Personal information
- Nationality: Turkish
- Born: 1 January 2000 (age 26) Manisa, Turkey
- Height: 1.78 m (5 ft 10 in)

Volleyball information
- Position: Opposite hitter
- Current club: Fethiye Zirve
- Number: 10

Career
| Years | Teams |
| 2015–2018; 2017–2019; 2018–2019; 2019–2020; 2020–2021; 2021–2022; 2022–2023; 2023–2024; 2024–2025; 2024–2025; 2025–2026; 2055–; | Ata; Gölcük İhsaniye; Aydın BB; Turgutlu Bld.; Akhisargücü; Turgutlu Bld.; Aksaray 1989; Manisa BB; Ayvalık Gelişim; Denizli BB; Didem Bld.; Fethiye Zirve; |

Honours
Representing Turkey
Women's volleyball
Deaflympics
| Silver medal – second place | 2025 Tokyo | Team |
| Gold medal – first place | 2021 Caxias do Sul | Team |
World Championships
| Gold medal – first place | 2021 Chianciano Terme | Team |
European Championships
| Silver medal – second place | 2023 Karabük | Team |

= Selinay Akçin =

Turkish volleyball player (born 2000)

Selinay Akçin (born 1 January 2000) is a Turkish female deaf volleyball player. She plays in the opposite hitter position.

== Club career ==
Akçin started volleyball playing in her hometown Manisa, entering the academy team of Ata Spor in the 2015–16 season. She was also in the academy team of Soma SK. After three seasons, she transferred to Gölcük İhsaniye SK in Kocaeli. She then played in clubs at various cities, including Aydın BB, Turgutlu Bld., Akhisargücü, Turgutlu Bld. again, Aksaray 1989, Manisa BB, Ayvalık Gelişim, Denizli BB and Didem Bld. for one season respectively. In the 2025–26 season, she plays for Fethiye Zirve in Muğla.

She is tall, and plays in the opposşte hitter position.
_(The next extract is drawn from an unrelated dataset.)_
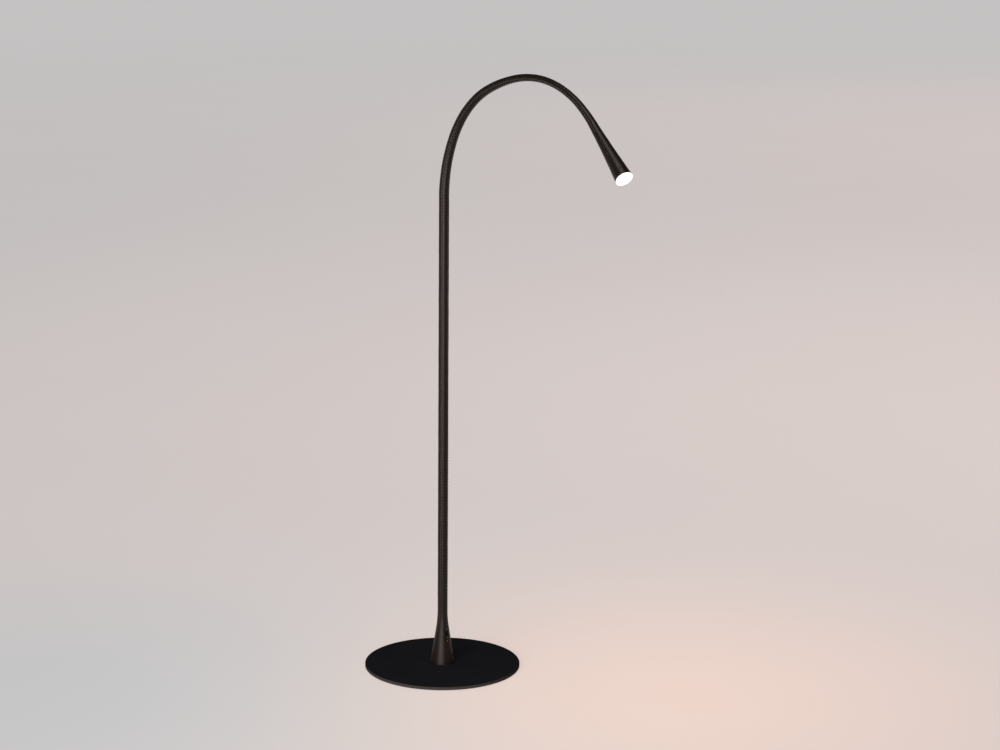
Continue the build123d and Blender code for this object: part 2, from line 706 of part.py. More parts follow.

== International career ==
Akçin is a member of the Turkey women's national deaf volleyball team. She captured the gold medal with her team at the 2021 World Deaf Volleyball Championships in Chianciano Terme, Italy. She competed at the Summer Deaflympics. With her team, she won the gold medal at the 2021 Caxias do Sul Deaflympics in Brazil, which took place in 2022. In 2023, she won the silver medal at the 11th European Deaf Volleyball Championships in Karabük, Turkey. She won the silver medal at the 2025 Tokyo Deaflympics in Japan.

== Personal life ==
Selinay Akçin was born in Manisa, western Turkey, on 1 January 2000.